*** INFORMATION SUPPLIED

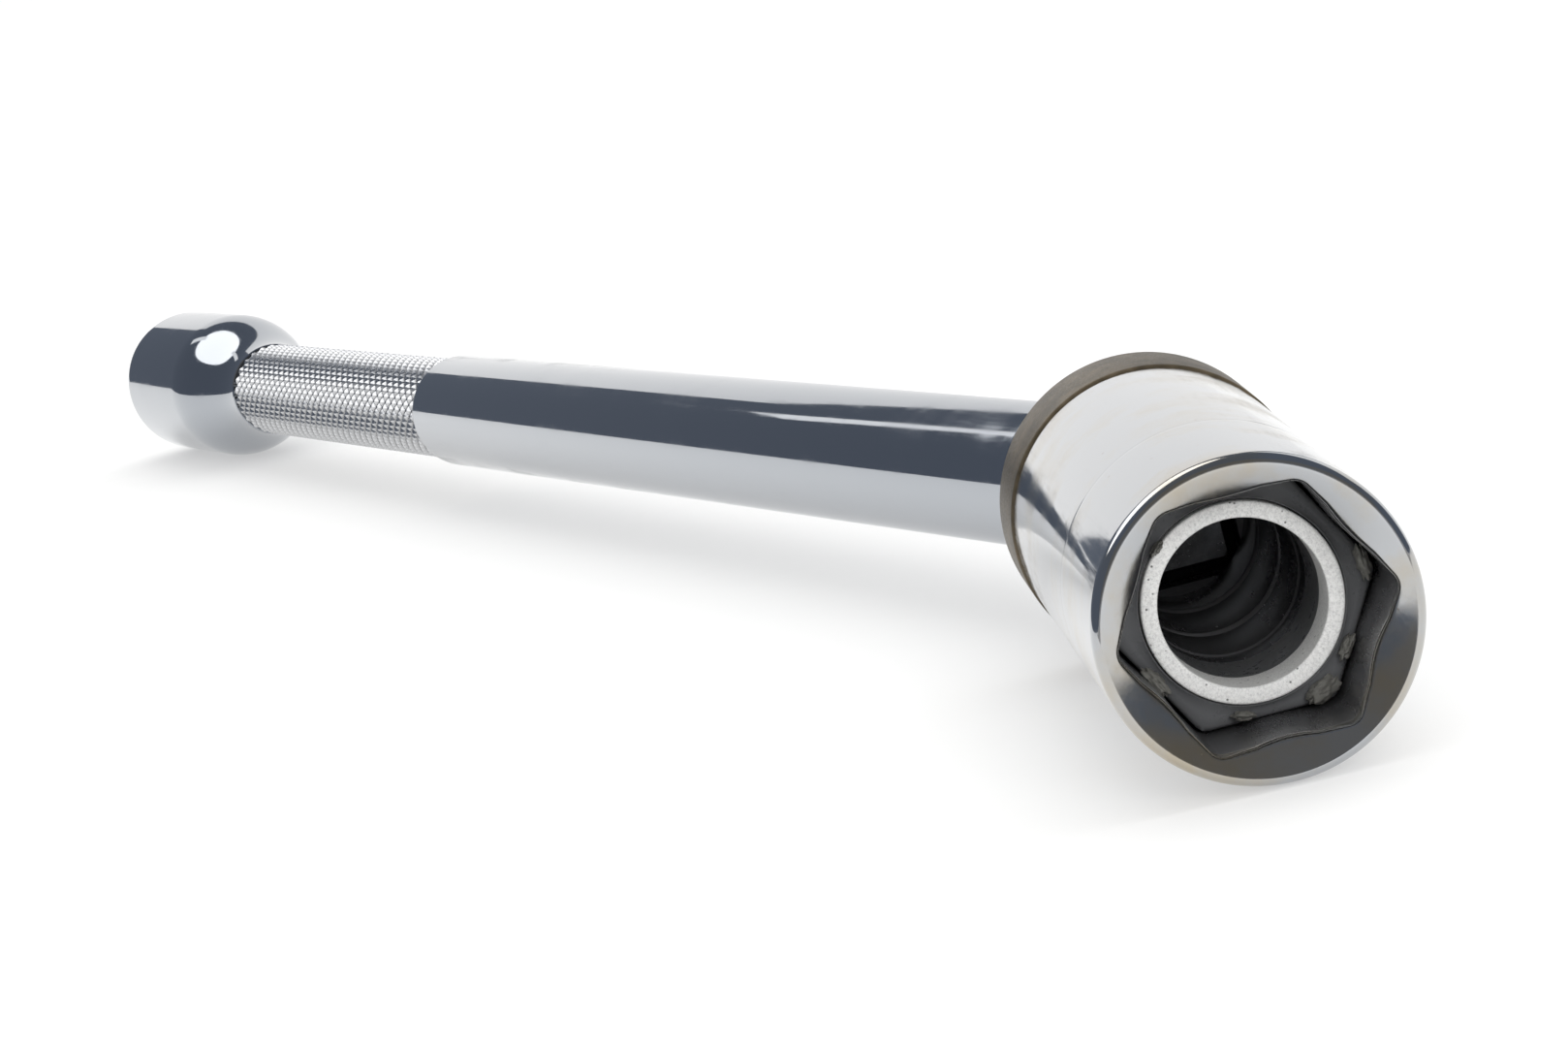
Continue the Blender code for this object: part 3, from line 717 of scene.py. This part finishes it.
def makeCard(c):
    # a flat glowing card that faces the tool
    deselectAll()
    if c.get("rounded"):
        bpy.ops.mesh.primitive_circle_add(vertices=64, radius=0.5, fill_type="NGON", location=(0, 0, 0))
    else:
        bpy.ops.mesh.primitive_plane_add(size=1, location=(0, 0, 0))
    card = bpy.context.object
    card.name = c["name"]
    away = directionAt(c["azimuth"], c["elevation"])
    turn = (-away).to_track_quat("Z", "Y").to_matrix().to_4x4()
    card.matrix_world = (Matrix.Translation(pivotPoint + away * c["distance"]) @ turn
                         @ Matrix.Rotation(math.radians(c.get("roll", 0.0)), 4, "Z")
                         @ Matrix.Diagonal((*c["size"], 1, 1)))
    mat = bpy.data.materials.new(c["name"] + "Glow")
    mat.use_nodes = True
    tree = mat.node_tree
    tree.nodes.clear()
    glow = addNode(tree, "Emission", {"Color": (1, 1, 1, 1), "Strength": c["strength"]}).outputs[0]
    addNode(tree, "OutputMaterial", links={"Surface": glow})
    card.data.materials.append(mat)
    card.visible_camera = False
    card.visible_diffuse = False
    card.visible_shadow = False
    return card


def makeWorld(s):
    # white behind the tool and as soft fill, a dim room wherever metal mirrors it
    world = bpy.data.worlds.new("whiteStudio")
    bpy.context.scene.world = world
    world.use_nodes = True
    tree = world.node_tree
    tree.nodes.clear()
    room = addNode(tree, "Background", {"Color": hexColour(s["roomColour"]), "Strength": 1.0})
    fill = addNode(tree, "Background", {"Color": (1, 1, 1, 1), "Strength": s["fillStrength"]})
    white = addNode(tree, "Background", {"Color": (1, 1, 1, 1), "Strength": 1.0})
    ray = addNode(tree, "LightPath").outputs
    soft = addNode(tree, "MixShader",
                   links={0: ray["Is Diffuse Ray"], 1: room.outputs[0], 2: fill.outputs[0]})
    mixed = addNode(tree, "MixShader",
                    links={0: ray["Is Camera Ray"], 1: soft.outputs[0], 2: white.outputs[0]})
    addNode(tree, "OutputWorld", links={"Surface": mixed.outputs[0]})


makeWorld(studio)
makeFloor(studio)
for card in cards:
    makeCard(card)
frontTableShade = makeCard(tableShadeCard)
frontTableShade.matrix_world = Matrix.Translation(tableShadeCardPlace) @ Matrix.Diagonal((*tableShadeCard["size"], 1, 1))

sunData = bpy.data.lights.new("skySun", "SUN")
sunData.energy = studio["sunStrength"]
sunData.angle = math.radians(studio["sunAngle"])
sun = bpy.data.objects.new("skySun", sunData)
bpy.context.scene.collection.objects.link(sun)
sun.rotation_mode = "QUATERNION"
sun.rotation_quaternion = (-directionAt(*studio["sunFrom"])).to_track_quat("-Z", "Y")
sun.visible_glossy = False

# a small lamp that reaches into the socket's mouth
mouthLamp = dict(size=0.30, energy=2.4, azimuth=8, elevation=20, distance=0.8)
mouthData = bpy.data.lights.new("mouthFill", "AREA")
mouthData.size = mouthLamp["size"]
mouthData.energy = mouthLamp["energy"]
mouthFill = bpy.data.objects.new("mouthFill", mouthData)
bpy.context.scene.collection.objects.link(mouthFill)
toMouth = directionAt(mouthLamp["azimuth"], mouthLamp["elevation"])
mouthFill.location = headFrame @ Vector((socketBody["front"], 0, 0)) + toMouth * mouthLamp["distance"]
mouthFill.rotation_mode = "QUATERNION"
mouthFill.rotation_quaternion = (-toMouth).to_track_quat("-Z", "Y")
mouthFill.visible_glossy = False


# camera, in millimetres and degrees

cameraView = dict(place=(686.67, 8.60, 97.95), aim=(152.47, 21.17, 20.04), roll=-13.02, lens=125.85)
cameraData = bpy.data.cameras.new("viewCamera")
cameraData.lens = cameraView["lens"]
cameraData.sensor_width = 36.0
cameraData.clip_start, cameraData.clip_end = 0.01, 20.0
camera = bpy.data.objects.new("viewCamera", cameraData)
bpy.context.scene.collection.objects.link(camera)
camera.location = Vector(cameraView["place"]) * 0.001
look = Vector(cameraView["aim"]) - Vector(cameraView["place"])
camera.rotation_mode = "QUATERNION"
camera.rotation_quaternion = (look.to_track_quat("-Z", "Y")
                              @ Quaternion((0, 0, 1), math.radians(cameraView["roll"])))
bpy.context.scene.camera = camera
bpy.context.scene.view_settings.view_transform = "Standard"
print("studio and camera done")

******
*** INFORMATION SUPPLIED

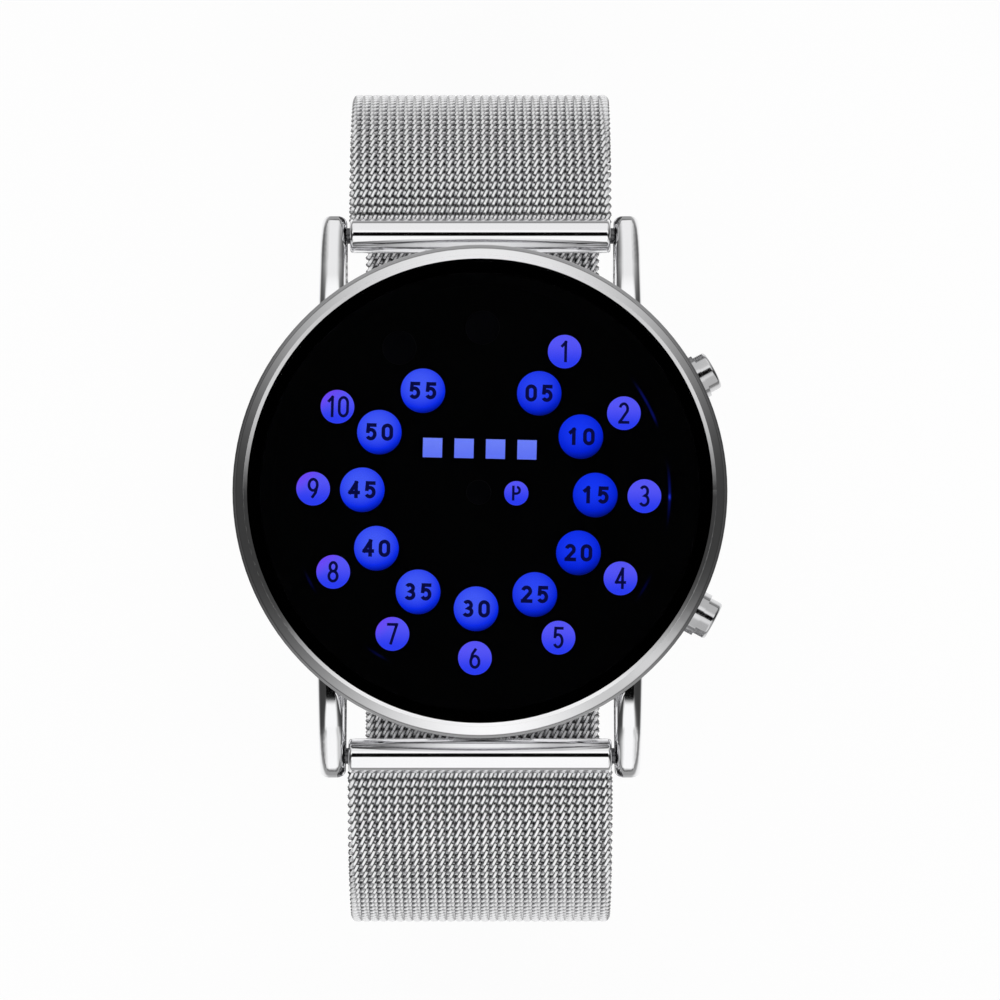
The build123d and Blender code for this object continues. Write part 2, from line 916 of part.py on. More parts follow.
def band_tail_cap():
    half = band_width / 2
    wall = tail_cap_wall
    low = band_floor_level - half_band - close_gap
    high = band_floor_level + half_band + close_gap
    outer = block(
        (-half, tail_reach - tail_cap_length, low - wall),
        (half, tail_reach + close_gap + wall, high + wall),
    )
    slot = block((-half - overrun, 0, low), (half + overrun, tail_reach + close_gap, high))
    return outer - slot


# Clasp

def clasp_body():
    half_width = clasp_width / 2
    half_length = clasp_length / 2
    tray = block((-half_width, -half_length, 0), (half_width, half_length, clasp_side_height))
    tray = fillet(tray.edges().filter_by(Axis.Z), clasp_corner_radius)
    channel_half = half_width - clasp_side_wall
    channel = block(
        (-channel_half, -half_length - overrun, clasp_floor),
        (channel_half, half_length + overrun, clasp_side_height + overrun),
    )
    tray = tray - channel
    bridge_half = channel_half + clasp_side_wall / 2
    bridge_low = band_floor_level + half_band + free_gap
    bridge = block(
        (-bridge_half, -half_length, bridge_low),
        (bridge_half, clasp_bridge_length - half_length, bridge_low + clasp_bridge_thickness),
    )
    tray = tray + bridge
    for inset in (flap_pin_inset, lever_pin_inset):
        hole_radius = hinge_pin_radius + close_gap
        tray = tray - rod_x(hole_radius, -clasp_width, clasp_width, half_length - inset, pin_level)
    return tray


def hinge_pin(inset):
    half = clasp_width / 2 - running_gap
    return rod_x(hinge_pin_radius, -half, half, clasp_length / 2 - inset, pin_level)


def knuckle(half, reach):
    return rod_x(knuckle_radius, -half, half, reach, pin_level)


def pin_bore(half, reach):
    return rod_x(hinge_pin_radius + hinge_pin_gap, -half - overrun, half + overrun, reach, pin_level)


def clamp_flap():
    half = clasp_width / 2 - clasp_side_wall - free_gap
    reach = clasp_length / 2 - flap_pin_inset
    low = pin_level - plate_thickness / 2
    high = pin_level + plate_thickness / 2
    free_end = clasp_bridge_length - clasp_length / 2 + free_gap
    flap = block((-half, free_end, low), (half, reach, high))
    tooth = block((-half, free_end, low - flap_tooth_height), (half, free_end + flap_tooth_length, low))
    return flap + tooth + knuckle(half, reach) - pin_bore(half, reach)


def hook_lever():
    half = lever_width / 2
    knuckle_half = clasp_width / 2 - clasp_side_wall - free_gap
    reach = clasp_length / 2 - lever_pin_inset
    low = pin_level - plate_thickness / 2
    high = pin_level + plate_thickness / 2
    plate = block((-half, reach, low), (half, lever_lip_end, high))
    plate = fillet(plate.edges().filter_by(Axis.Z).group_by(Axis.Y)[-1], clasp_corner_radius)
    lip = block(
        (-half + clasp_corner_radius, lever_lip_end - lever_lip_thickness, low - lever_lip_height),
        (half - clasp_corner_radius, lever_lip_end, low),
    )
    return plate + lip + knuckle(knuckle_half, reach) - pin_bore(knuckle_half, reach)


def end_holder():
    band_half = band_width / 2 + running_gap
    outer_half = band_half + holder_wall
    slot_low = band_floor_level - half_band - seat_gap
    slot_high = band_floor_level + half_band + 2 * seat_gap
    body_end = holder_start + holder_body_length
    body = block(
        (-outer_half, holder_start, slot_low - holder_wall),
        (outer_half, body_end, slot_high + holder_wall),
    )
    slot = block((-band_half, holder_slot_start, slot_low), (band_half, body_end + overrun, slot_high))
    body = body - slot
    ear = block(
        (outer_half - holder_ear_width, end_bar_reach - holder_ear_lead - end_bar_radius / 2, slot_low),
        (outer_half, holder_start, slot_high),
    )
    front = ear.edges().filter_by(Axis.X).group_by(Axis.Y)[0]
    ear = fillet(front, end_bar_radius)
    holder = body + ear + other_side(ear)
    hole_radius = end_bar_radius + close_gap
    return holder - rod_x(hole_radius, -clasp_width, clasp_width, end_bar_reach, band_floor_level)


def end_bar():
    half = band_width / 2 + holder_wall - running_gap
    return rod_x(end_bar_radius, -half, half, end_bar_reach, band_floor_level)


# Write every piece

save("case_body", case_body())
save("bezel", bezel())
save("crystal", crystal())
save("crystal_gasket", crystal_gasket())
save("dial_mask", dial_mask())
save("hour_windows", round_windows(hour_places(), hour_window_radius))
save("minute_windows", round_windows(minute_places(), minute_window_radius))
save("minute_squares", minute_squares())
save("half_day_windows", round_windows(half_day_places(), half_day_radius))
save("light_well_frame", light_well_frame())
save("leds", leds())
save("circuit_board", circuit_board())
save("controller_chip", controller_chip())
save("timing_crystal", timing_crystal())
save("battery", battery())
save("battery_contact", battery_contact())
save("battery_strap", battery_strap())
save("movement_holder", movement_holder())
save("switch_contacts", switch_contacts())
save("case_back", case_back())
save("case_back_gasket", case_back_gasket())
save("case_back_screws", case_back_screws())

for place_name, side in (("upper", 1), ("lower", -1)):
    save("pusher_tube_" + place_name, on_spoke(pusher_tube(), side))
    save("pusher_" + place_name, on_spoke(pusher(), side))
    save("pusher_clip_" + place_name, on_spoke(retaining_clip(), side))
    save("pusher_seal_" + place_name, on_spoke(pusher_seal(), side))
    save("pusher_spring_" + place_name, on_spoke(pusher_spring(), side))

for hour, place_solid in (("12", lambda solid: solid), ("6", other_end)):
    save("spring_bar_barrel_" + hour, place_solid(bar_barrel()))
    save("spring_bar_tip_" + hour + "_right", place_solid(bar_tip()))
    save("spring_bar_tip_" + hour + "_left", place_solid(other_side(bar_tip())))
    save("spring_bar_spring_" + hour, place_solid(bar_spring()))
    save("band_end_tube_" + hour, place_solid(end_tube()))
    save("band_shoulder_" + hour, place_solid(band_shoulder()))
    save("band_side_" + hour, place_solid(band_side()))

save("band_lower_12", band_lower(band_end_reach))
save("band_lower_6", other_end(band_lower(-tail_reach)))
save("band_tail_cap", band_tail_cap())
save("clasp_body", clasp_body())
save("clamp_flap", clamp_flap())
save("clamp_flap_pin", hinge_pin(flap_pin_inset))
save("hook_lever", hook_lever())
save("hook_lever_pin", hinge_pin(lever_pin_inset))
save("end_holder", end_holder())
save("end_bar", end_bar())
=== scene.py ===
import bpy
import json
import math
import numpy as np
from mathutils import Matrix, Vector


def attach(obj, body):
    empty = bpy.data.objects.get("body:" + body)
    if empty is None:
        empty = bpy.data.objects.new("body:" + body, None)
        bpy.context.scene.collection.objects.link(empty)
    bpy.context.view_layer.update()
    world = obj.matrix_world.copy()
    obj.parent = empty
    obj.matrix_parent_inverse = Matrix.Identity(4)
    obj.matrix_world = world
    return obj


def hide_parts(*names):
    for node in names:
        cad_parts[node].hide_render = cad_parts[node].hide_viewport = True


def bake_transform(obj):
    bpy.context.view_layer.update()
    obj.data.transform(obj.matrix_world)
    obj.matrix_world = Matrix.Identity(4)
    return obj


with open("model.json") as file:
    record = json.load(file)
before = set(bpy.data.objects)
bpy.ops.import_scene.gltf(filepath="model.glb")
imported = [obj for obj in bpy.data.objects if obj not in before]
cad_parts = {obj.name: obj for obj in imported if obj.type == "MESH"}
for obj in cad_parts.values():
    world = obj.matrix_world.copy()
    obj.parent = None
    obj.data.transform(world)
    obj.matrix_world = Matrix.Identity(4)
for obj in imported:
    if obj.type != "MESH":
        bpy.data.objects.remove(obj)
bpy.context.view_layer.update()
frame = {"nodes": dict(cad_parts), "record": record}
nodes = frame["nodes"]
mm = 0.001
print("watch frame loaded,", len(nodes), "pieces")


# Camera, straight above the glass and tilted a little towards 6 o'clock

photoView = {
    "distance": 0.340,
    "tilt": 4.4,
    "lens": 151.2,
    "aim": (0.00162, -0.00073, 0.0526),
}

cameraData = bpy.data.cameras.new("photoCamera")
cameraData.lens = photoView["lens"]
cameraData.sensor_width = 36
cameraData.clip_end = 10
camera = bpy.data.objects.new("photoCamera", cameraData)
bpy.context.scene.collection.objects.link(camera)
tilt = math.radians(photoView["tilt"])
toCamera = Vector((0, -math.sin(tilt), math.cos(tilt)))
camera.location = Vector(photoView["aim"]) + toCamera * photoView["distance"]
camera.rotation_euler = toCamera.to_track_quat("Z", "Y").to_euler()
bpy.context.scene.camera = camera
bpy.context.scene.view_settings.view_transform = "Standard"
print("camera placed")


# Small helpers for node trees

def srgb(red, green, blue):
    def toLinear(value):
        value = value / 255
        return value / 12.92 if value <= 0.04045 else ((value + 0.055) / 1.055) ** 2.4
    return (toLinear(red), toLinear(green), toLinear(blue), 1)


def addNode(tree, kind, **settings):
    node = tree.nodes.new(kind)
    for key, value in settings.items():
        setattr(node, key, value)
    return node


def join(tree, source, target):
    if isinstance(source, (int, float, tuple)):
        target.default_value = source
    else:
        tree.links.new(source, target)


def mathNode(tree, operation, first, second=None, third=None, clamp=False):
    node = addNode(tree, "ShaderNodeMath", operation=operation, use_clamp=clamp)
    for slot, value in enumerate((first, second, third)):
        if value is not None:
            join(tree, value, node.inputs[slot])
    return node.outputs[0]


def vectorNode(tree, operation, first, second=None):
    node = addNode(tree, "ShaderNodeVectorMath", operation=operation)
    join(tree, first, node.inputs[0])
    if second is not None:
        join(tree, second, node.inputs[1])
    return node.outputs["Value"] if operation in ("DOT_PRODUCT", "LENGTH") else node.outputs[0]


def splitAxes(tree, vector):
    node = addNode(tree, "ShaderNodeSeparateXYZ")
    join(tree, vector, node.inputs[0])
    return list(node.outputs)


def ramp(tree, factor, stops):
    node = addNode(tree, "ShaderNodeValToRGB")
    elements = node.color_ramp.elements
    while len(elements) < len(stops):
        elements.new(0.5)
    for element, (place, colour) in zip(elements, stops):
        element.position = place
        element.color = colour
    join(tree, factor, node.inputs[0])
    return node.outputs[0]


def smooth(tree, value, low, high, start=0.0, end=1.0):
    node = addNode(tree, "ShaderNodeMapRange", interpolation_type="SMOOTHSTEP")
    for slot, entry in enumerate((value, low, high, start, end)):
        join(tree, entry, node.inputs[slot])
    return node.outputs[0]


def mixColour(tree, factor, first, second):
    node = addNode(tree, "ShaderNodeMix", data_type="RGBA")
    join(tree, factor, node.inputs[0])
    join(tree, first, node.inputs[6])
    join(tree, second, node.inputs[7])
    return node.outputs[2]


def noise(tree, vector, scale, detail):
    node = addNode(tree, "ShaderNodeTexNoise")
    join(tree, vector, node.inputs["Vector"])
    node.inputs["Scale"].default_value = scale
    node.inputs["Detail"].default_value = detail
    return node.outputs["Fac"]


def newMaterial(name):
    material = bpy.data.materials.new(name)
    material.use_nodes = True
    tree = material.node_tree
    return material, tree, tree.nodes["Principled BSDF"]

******
*** INFORMATION SUPPLIED

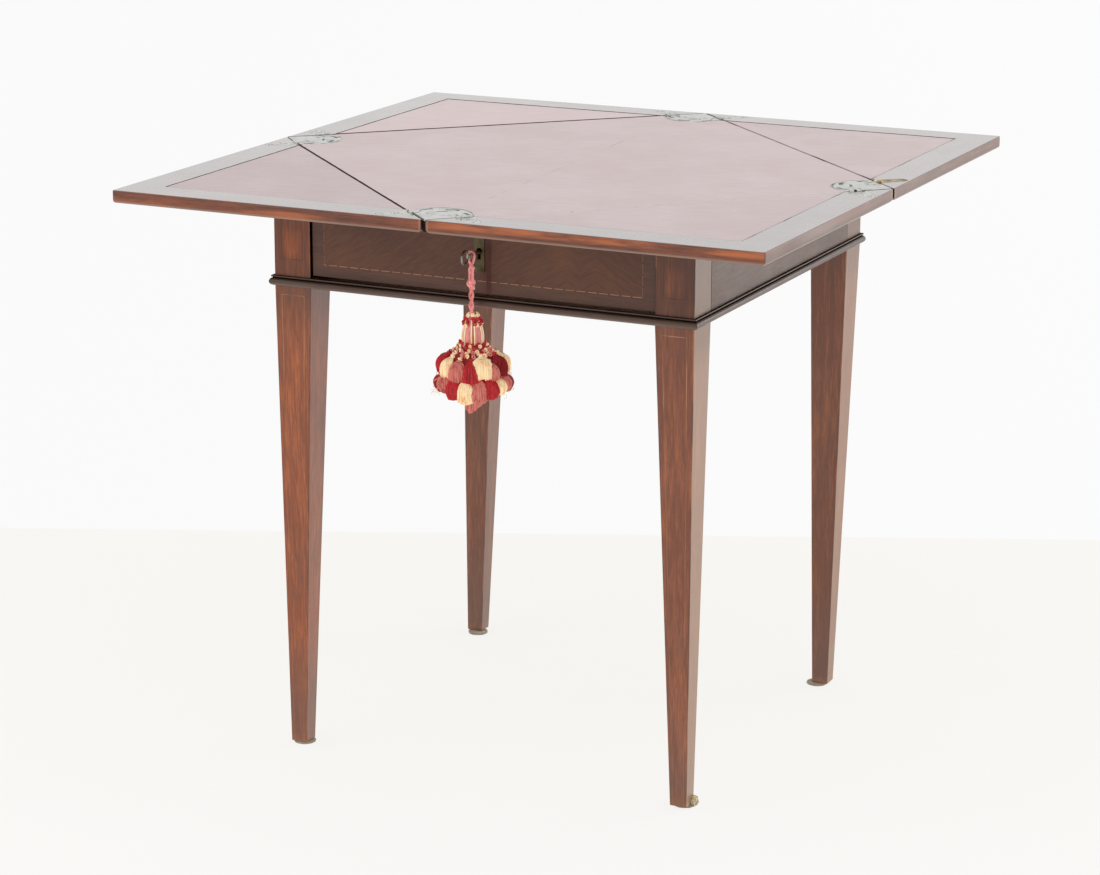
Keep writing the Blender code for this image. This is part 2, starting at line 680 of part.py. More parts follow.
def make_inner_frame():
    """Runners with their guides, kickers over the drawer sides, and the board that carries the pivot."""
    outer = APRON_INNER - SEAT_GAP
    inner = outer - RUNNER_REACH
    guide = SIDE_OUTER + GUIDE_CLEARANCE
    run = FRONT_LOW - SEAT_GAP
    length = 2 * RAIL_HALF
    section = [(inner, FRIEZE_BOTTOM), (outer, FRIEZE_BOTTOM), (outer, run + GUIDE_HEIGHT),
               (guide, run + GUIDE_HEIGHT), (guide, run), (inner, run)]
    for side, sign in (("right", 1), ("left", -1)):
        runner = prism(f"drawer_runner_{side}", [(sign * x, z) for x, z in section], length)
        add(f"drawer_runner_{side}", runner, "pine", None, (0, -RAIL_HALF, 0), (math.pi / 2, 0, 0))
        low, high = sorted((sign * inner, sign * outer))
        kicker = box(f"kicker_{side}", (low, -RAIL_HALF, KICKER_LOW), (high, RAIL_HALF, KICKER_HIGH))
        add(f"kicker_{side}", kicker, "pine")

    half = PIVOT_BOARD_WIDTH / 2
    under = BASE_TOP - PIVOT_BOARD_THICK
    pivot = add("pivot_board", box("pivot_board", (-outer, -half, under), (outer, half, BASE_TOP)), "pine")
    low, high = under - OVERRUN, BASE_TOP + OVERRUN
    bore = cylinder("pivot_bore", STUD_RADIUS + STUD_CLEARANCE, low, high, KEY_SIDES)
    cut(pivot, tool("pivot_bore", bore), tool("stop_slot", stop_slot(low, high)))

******

= YOUR TASK =
Emit only the lines from the one containing "obj.matrix_parent_inverse = Matrix.Identity(4)" through the one containing "before = set(bpy.data.objects)", copied exactly.

= REPLY TO THE EXERCISE =
    obj.matrix_parent_inverse = Matrix.Identity(4)
    obj.matrix_world = world
    return obj


def hide_parts(*names):
    for node in names:
        cad_parts[node].hide_render = cad_parts[node].hide_viewport = True


def bake_transform(obj):
    bpy.context.view_layer.update()
    obj.data.transform(obj.matrix_world)
    obj.matrix_world = Matrix.Identity(4)
    return obj


with open("model.json") as file:
    record = json.load(file)
before = set(bpy.data.objects)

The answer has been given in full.